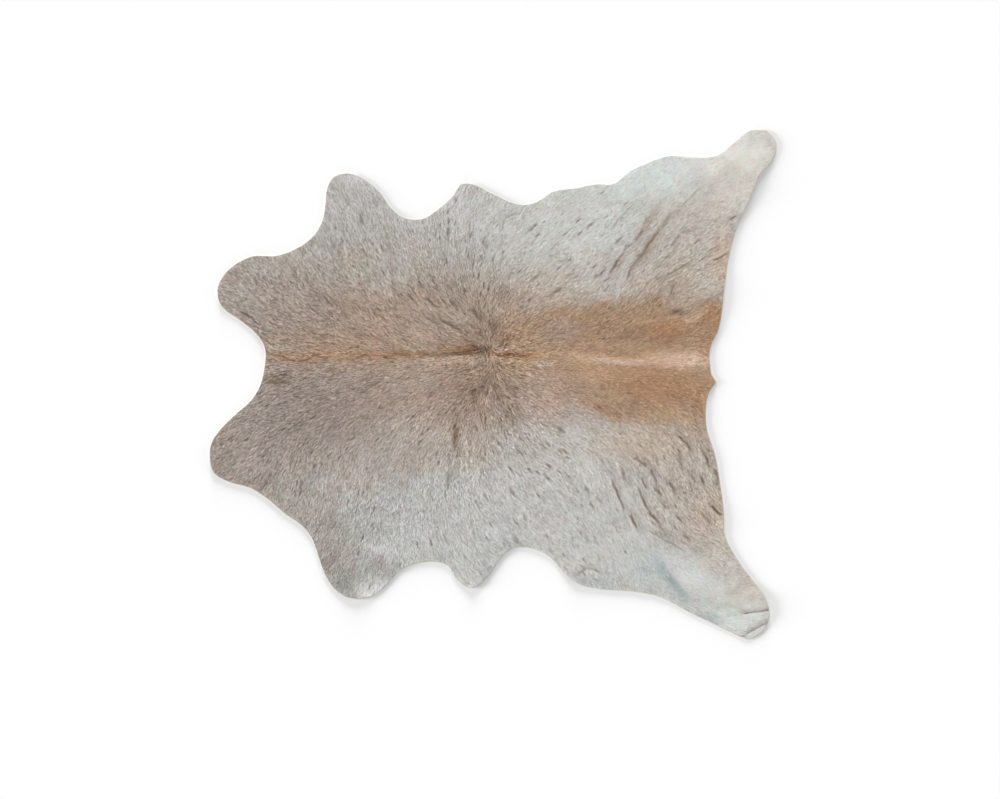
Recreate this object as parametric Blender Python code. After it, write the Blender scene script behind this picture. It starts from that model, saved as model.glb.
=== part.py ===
"""A calfskin rug: one hair-on hide, cut to its natural outline and lying flat on a floor.

The hide is measured the way a tanner lays it out. `along` runs from the foremost point of the
neck towards the tail, and `out` runs sideways from the line of the spine. In the model the tail
points to +X, the animal's right side to +Y, and the hair side up.
"""
import math
from collections import namedtuple

import bmesh
import bpy
import numpy as np
from mathutils import Vector
from mathutils.geometry import delaunay_2d_cdt

MM = 0.001

# Driving sizes, in millimetres
SKIN = 2.0              # thickness of the tanned skin, bare at its cut edge
COAT = 4.0              # depth of the lying hair over the skin
COAT_SETBACK = 8.0      # the coat reaches its full depth this far in from the cut edge
EDGE_STEP = 9.0         # spacing of the points along the cut edge
TOP_STEP = 16.0         # spacing of the points over the hair side
UNDER_STEP = 34.0       # spacing of the points over the flesh side
CREASE_STEP = 9.0       # spacing of the points along a crease

HAIR_COLOUR = (0.40, 0.34, 0.29, 1.0)
HAIR_ROUGHNESS = 0.75

# The outline, in landmarks from the neck round to the tail, once for each side.
# A sharp landmark is a corner, and all others are passed in one smooth curve.
Landmark = namedtuple("Landmark", "along out sharp", defaults=(False,))

RIGHT_NECK = [
    Landmark(98, 0), Landmark(94, 13), Landmark(77, 35), Landmark(52, 55), Landmark(20, 80),
    Landmark(13, 106), Landmark(26, 137), Landmark(50, 157), Landmark(76, 168),
    Landmark(112, 168), Landmark(150, 180), Landmark(184, 206),
]
RIGHT_FORELEG = [
    Landmark(198, 230), Landmark(203, 258), Landmark(207, 290), Landmark(216, 306),
    Landmark(240, 314), Landmark(266, 307), Landmark(299, 281), Landmark(322, 250),
    Landmark(341, 236), Landmark(372, 233), Landmark(402, 251), Landmark(432, 279),
]
RIGHT_BELLY = [
    Landmark(442, 295), Landmark(464, 294), Landmark(502, 276), Landmark(553, 258),
    Landmark(578, 264), Landmark(602, 281), Landmark(646, 288), Landmark(684, 295),
    Landmark(709, 294), Landmark(735, 315), Landmark(778, 335), Landmark(804, 344),
]
RIGHT_HIND_LEG = [
    Landmark(850, 342), Landmark(893, 345), Landmark(924, 368), Landmark(953, 390),
    Landmark(981, 389), Landmark(1000, 366), Landmark(991, 334), Landmark(970, 311),
    Landmark(951, 267), Landmark(929, 216), Landmark(918, 177), Landmark(909, 124),
]
RIGHT_TAIL_EDGE = [
    Landmark(904, 78), Landmark(898, 40), Landmark(883, 6), Landmark(881, -7), Landmark(883, -26),
]

LEFT_NECK = [
    Landmark(98, 10), Landmark(95, 33), Landmark(88, 61), Landmark(72, 87), Landmark(45, 111),
    Landmark(18, 138), Landmark(3, 160), Landmark(0, 188), Landmark(7, 215), Landmark(34, 231),
    Landmark(70, 241), Landmark(99, 259), Landmark(131, 286), Landmark(164, 310),
]
LEFT_FORELEG = [
    Landmark(179, 329), Landmark(191, 361), Landmark(203, 394), Landmark(219, 419),
    Landmark(240, 433), Landmark(279, 435), Landmark(304, 420), Landmark(340, 384),
    Landmark(366, 374), Landmark(400, 372), Landmark(420, 379),
]
LEFT_BELLY = [
    Landmark(434, 402), Landmark(464, 418), Landmark(490, 399), Landmark(514, 364),
    Landmark(536, 347), Landmark(566, 348), Landmark(599, 363), Landmark(624, 390),
    Landmark(651, 411), Landmark(688, 420), Landmark(745, 424), Landmark(794, 434),
]
LEFT_HIND_LEG = [
    Landmark(840, 458), Landmark(884, 480), Landmark(926, 500), Landmark(946, 509),
    Landmark(975, 494), Landmark(987, 468), Landmark(979, 435), Landmark(953, 398),
    Landmark(924, 356), Landmark(907, 318), Landmark(907, 288), Landmark(901, 236),
]
LEFT_TAIL_EDGE = [
    Landmark(890, 176), Landmark(877, 137), Landmark(875, 112), Landmark(881, 72),
    Landmark(894, 54, sharp=True), Landmark(885, 40),
]

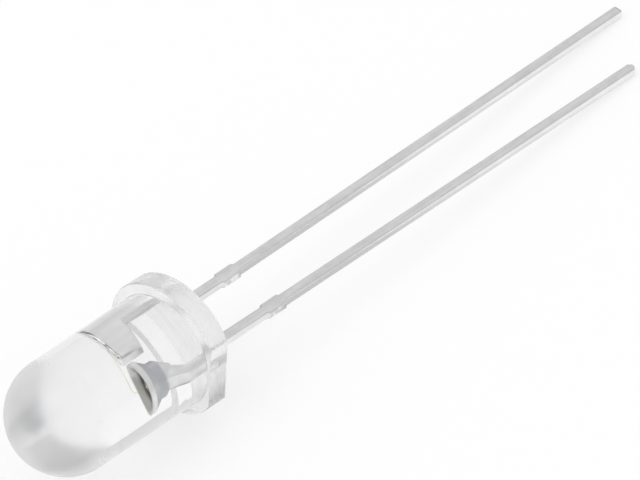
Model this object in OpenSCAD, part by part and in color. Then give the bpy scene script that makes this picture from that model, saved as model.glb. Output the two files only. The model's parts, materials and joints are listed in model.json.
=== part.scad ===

REQUIRED WORK —
Return nothing but the lines from the start of the listing above through the line containing "on a floor.", exactly as given.

EXPECTED ANSWER —
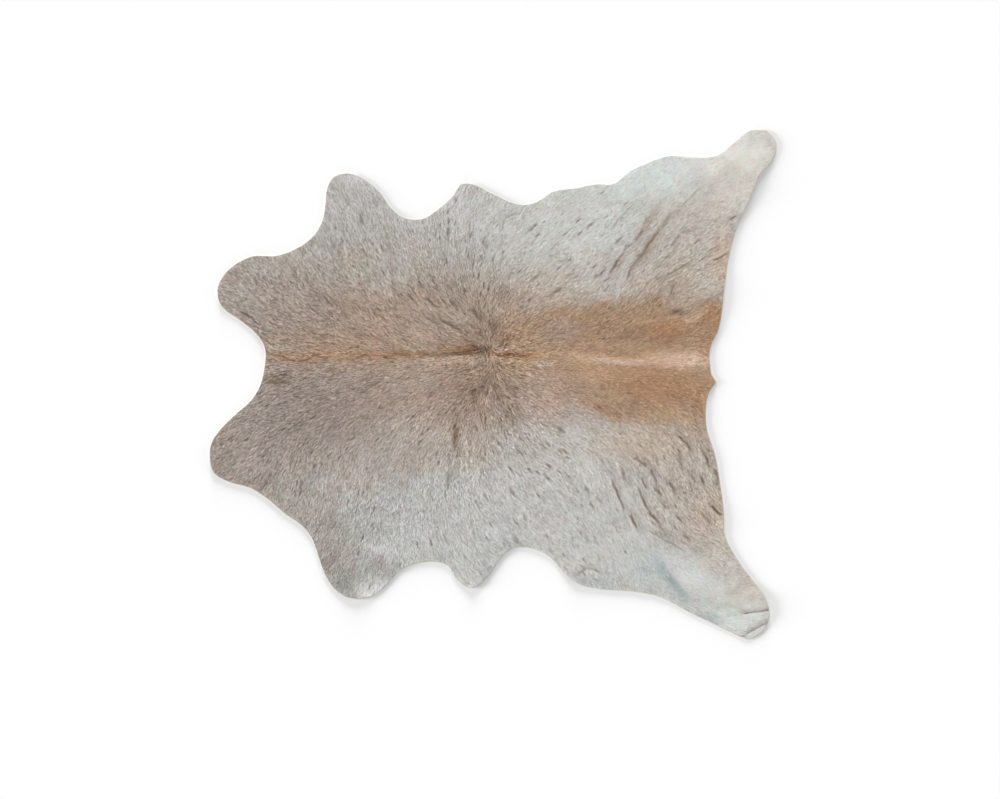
Recreate this object as parametric Blender Python code. After it, write the Blender scene script behind this picture. It starts from that model, saved as model.glb.
=== part.py ===
"""A calfskin rug: one hair-on hide, cut to its natural outline and lying flat on a floor.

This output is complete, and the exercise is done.